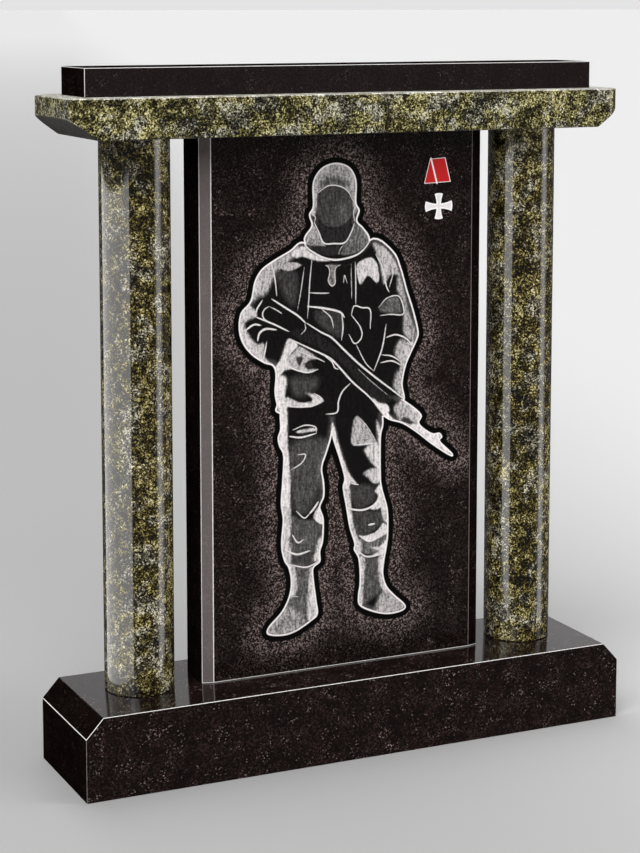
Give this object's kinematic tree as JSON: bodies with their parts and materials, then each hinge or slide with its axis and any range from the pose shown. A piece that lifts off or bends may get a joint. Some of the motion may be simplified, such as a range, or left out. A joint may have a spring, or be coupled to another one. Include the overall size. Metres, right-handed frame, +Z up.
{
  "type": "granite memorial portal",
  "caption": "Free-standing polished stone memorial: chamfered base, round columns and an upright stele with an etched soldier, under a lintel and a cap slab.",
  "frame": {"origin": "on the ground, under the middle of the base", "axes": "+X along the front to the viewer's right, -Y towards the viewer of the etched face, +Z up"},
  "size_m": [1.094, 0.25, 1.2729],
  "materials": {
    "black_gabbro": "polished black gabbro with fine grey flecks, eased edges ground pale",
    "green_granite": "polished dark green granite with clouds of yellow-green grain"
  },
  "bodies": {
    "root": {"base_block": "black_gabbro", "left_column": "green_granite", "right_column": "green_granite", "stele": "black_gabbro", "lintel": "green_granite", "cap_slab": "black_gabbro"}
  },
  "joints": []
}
---
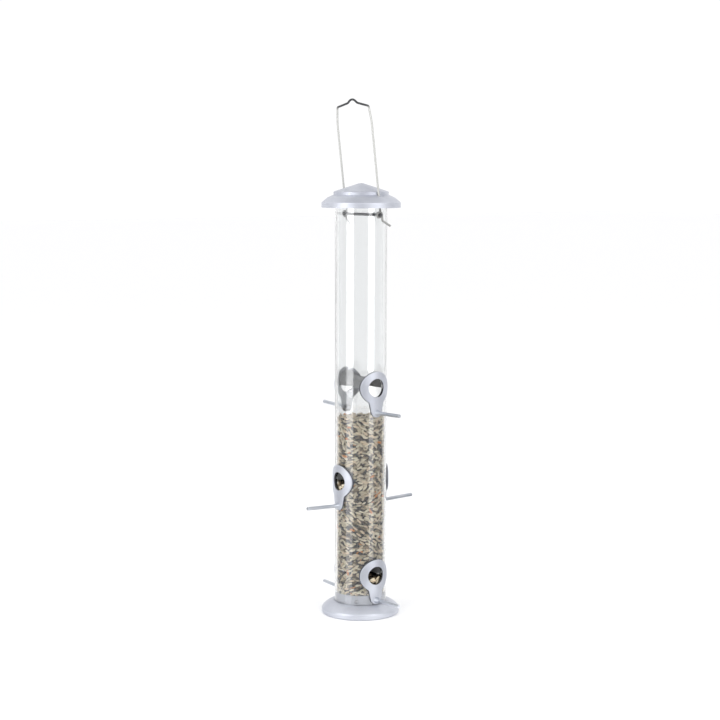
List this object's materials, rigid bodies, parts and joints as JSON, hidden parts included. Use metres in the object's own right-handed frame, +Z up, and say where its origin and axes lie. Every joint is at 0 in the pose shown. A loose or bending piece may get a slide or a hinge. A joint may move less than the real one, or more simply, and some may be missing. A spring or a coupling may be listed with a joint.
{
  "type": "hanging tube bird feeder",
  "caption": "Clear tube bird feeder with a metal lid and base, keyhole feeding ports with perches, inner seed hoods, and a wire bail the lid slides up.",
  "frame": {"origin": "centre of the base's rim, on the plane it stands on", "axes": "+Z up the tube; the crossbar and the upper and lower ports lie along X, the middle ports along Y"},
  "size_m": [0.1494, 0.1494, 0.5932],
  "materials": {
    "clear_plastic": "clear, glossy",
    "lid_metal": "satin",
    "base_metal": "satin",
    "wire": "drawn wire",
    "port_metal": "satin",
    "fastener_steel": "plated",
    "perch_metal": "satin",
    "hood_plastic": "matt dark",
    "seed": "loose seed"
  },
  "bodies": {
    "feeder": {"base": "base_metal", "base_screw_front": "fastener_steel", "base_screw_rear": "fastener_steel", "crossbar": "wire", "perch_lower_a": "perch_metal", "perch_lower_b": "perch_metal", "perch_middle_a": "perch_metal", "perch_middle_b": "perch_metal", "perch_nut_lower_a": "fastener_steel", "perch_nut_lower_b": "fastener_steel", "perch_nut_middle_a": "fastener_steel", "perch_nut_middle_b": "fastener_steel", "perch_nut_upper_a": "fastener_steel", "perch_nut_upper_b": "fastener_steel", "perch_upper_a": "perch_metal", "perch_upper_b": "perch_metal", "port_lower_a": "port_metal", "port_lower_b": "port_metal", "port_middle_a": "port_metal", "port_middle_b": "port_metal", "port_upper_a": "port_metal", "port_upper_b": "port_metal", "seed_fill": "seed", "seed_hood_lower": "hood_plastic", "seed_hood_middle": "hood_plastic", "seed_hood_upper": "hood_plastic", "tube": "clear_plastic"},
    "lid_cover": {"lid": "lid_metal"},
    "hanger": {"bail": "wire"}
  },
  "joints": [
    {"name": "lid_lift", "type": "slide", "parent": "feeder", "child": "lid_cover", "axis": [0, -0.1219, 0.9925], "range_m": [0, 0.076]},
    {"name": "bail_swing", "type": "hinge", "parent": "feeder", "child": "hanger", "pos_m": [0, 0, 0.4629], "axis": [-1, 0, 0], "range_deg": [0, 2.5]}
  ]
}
==
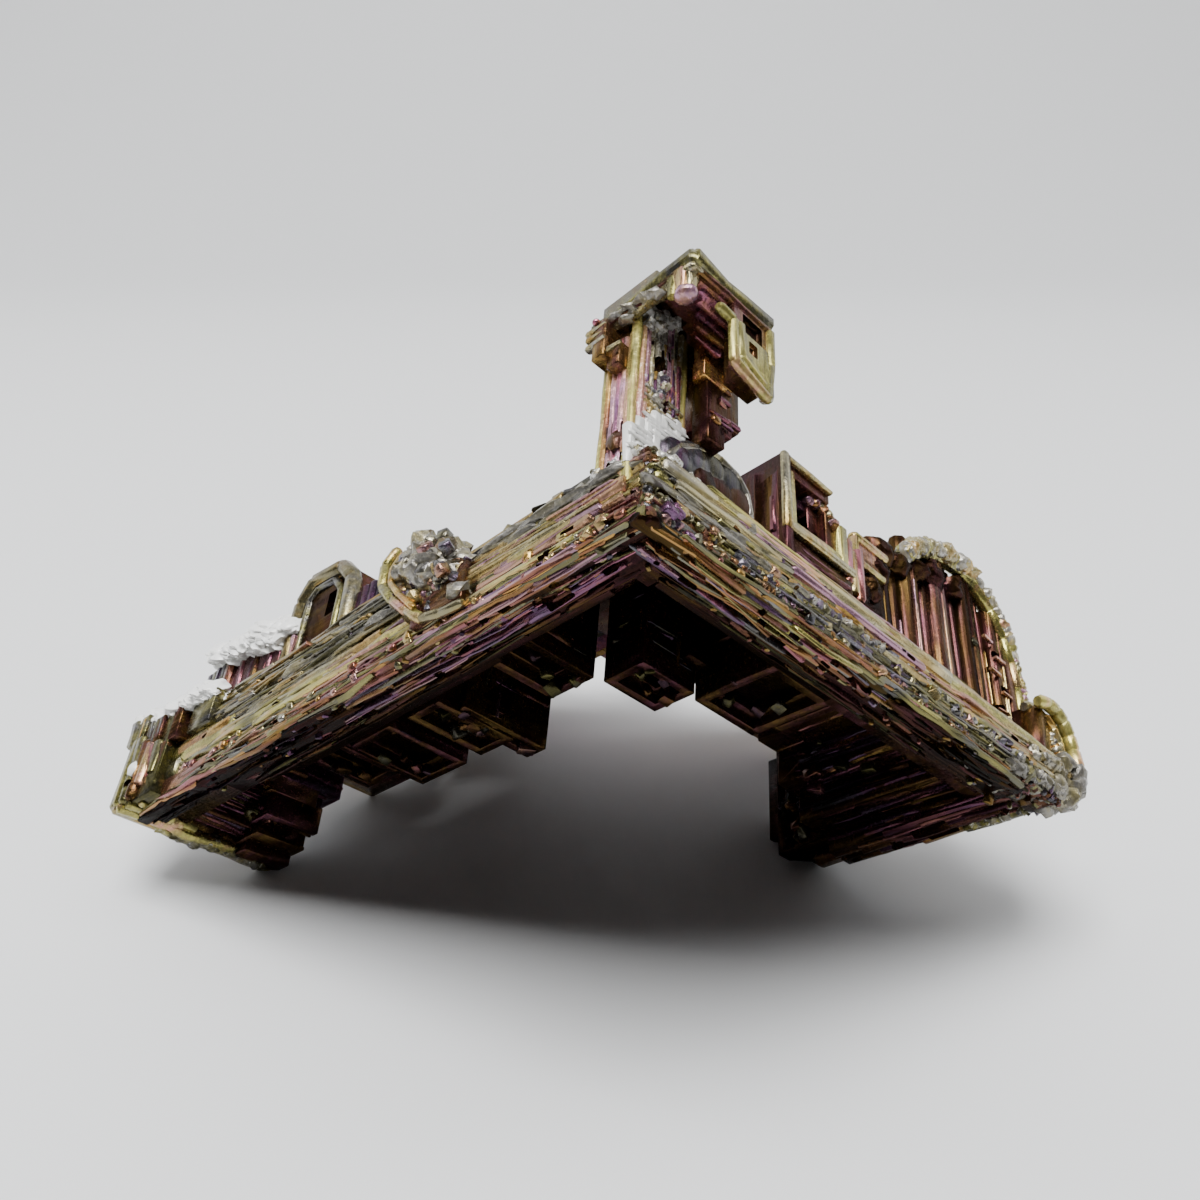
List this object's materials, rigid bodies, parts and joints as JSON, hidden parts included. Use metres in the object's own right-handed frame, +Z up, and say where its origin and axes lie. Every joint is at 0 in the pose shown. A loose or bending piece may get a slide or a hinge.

● Goal
Copy each line from the data above that includes "axis".

● Exercise solution
Give this object's kinematic tree as JSON: bodies with their parts and materials, then each hinge or slide with its axis and any range from the pose shown. A piece that lifts off or bends may get a joint. Some of the motion may be simplified, such as a range, or left out. A joint may have a spring, or be coupled to another one. Include the overall size. Metres, right-handed frame, +Z up.
    {"name": "lid_lift", "type": "slide", "parent": "feeder", "child": "lid_cover", "axis": [0, -0.1219, 0.9925], "range_m": [0, 0.076]},
    {"name": "bail_swing", "type": "hinge", "parent": "feeder", "child": "hanger", "pos_m": [0, 0, 0.4629], "axis": [-1, 0, 0], "range_deg": [0, 2.5]}